Available clinical data from the aforementioned Korean prospective study and other recent multicenter trials funded by public bodies were used. The cost data were obtained from the current Korean National Health Insurance fee schedule. Utility data were extracted from local research on stroke patients. A cost-effectiveness analysis, based on a 20-year Markov model, was conducted using these data to compare PFO closure plus antiplatelet therapy with oral anticoagulants alone.


The initial analysis showed that PFO plus antiplatelet therapy costs KRW 7.13 million (USD 6,547) more than oral anticoagulants alone but has a higher utility of 1.3 quality-adjusted life-years (QALYs) per patient, which corresponds to an incremental cost-effectiveness ratio (ICER) of KRW 5.6 million (USD 5,142) per QALY. The implicit Korean ICER threshold is KRW 25 million (USD 22,955) for non-cancer drugs, so it seems that PFO plus antiplatelet therapy is cost effective in the Korean setting.
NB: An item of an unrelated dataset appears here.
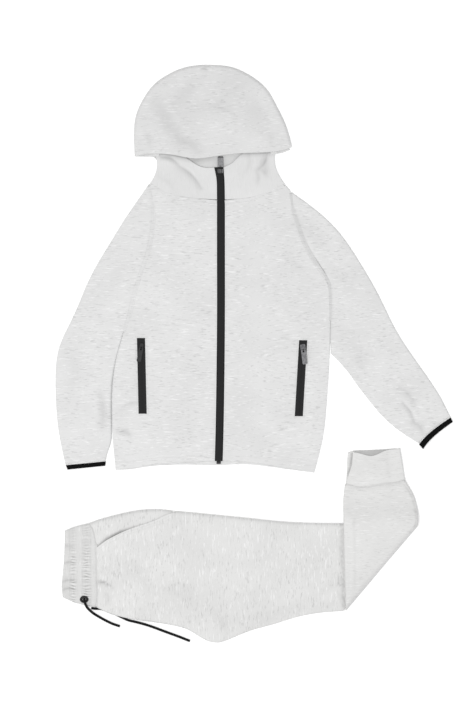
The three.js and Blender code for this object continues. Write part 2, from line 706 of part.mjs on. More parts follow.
const sleeveHeight = (x, y) => Math.max(5, SLEEVE_TOP + foldsAt(SLEEVE_FOLDS, x, y));
const shifted = (points, dx, dy) => points.map(([x, y]) => [x + dx, y + dy]);
add(
  "sleeve_right",
  flatTube({
    outer: SLEEVE_RIGHT_OUTER,
    inner: shifted(SLEEVE_RIGHT_INNER, -SEAM - 0.3, 0),
    stations: 13,
    height: sleeveHeight,
  }),
  GREY,
);
add(
  "sleeve_left",
  flatTube({
    outer: SLEEVE_LEFT_OUTER,
    inner: shifted(SLEEVE_LEFT_INNER, SEAM + 0.9, 0.6),
    stations: 13,
    height: sleeveHeight,
  }),
  GREY,
);
const BINDINGS = [
  {
    name: "cuff_binding_right", outer: [-339, -199], toOuter: [3.6, -9], inner: [-266, -192],
    toInner: [-1.4, -9],
  },
  {
    name: "cuff_binding_left", outer: [354, -113], toOuter: [3.9, -8], inner: [297, -162],
    toInner: [6.9, -8],
  },
];
for (const { name, outer, toOuter, inner, toInner } of BINDINGS) {
  const start = 0.1;
  const run = ([x, y], to) => [start, 0.5, 1].map((t) => [x + to[0] * t, y + to[1] * t]);
  const geometry = flatTube({
    outer: run(outer, toOuter),
    inner: run(inner, toInner),
    stations: 2,
    height: () => SLEEVE_TOP + 0.3,
    roll: 3.6,
  });
  add(name, geometry, BLACK_BINDING);
}

// Hood: the lower layer on the surface, the neck parts that rise to the zip's top, and the crown
// that lies over them with its face edge across the neck

function hoodBack() {
  const base = [[-186, 306.5], [-130, 295], [-60, 291], [0, 295], [55.5, 305.8]];
  const right = [[55.5, 305.8], [44, 323], [38, 339], [37, 355], [40, 366], [64, 371]];
  const arc = loopOf([HOOD_ARC, HOOD_FACE], 22);
  const within = moved(arc, LAYER + 1.4).filter((p) => p.y > 374);
  within.sort((p, q) => Math.atan2(p.y - 360, p.x + 76) - Math.atan2(q.y - 360, q.x + 76));
  const left = [
    [-206, 355.5], [-194, 355.5], [-180, 356], [-174.5, 350], [-173, 341], [-177, 323], [-186, 306.5],
  ];
  const top = within.map((p) => [p.x, p.y]);
  const loop = [...base.slice(0, -1), ...right.slice(0, -1), [64, 371], ...top, ...left.slice(0, -1)];
  return stacked(loop.map(([x, y]) => vec(x, y)), layerRows(1, 0));
}
add("hood_back", hoodBack(), GREY);

const neckHeight = (x, y) => Math.max(LAYER + WALL + 1.35, NECK_TOP + 0.3 + foldsAt(NECK_FOLDS, x, y));
function neckZip(side) {
  const run = zipSide(side).slice(5).map(([x, y]) => [x, Math.max(y, NECK_SEAM_LEFT[0][1])]);
  const [x, y] = run.at(-1);
  return [...run.slice(0, -1), [x - (side < 0 ? ZIP_FLARE : 0), y]];
}
const neckGrid = { across: 7, up: 6, height: neckHeight };
const lapelRight = [...LAPEL_RIGHT.slice(0, -1), neckZip(-1)[2]];
const lapelLeft = [neckZip(1)[2], ...LAPEL_LEFT.slice(1)];
add(
  "hood_neck_right",
  panel({
    sides: { bottom: NECK_SEAM_RIGHT, right: neckZip(-1), top: lapelRight, left: NECK_EDGE_RIGHT },
    edges: { left: cut(1, 12), right: cut(), bottom: cut(), top: cut() },
    ...neckGrid,
  }),
  GREY,
);
add(
  "hood_neck_left",
  panel({
    sides: { bottom: NECK_SEAM_LEFT, right: NECK_EDGE_LEFT, top: lapelLeft, left: neckZip(1) },
    edges: { left: cut(), right: cut(1, 12), bottom: cut(), top: cut() },
    ...neckGrid,
  }),
  GREY,
);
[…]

Since this study used some transition probabilities from foreign sources, the results may not be completely transferable to the Korean setting. However, this is the best available evidence so far in Korea for the economic evaluation of the PFO closure procedure. Therefore, use of PFO closure in carefully selected patients with a history of cryptogenic stroke may benefit the public payer in Korea.